Anggota DPRD yang lain, seperti Ketua DPRD Nuzul Rachdy (F-PDIP), Saw Tresna (F-Golkar) dan Saldiman (F-Demokrat) yang juga ikut menerima para demonstran, memilih untuk tidak ikut menandatangni.
“Saya mewakili fraksi, kebetulan ketua fraksi sedang tidak ada di tempat. Insya allah, untuk PKS dari pusat sampai daerah punya sikap yang sama,” jawab Ikhsan Marzuki setelah menandatangi tuntutan.
Sementara, Deki Zainal Mutaqin, saat ditanya meski Gerindra ada bersama pemerintah kenapa tetap ikut tanda tangan, Deki menjawab siap menerima konsekuensi.
“Saya kira, beliau bjaksana dan tau kondisi pemerintah,” jawabnya perihal ketua umumnya yang menjabat Mentri Pertahanan.

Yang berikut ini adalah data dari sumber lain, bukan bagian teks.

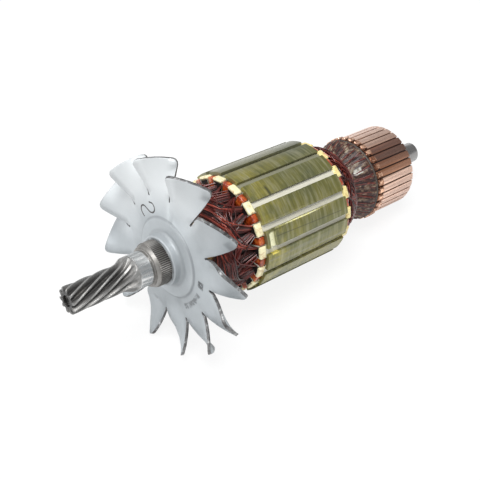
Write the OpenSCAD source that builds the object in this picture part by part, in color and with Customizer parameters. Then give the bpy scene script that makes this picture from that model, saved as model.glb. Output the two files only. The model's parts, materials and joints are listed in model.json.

Sementara, di tempat terpisah, Nuzul Rachdy, Saw Tresna dan Saldiman yang tidak ikut menandatangi surat pernyataan itu mengatakan keberatannya satu persatu.
“Demo itu konstitusional, tuntutannya juga konstitusional. Tapi ada yang tidak kosntitusional, ada kata Preside wajib bertanggung jawab dengan mengundurkan diri. Meminta presiden mundur di tengah jalan itu inkonstitusional,” sebut Zul.
Dirinya mengatakan, narasi lainnya selain poin itu, dirinya sependapat. Namun kala membubuhkan tandatangan, artinya kenyetujui satu kesatuan utuh.
“Itu hak mereka,” jawab Zul soal dua lainnya tanda tangan.
Politisi Golkar Saw Tresna, juga mengatakan keberatannya soal poin tersebut. Kata wajib, menurutnya mengikat, sedangkan pengunduran presiden itu ada mekanismenya.
“Itu kan ada kata wajib, mengikat,” kata Saw Tresna sembari mengatakan, dirinya hanya wakil fraksi di Golkar.
Begitupun dengan Saldiman dari Fraksi Demokrat. Aldi, sapaanya, mengatakan kata wajib itu implikasinya besar, seperti sebuah dosa kalo tidak dilaksanakan. Dan itu seperti dipersiapkan ke neraka.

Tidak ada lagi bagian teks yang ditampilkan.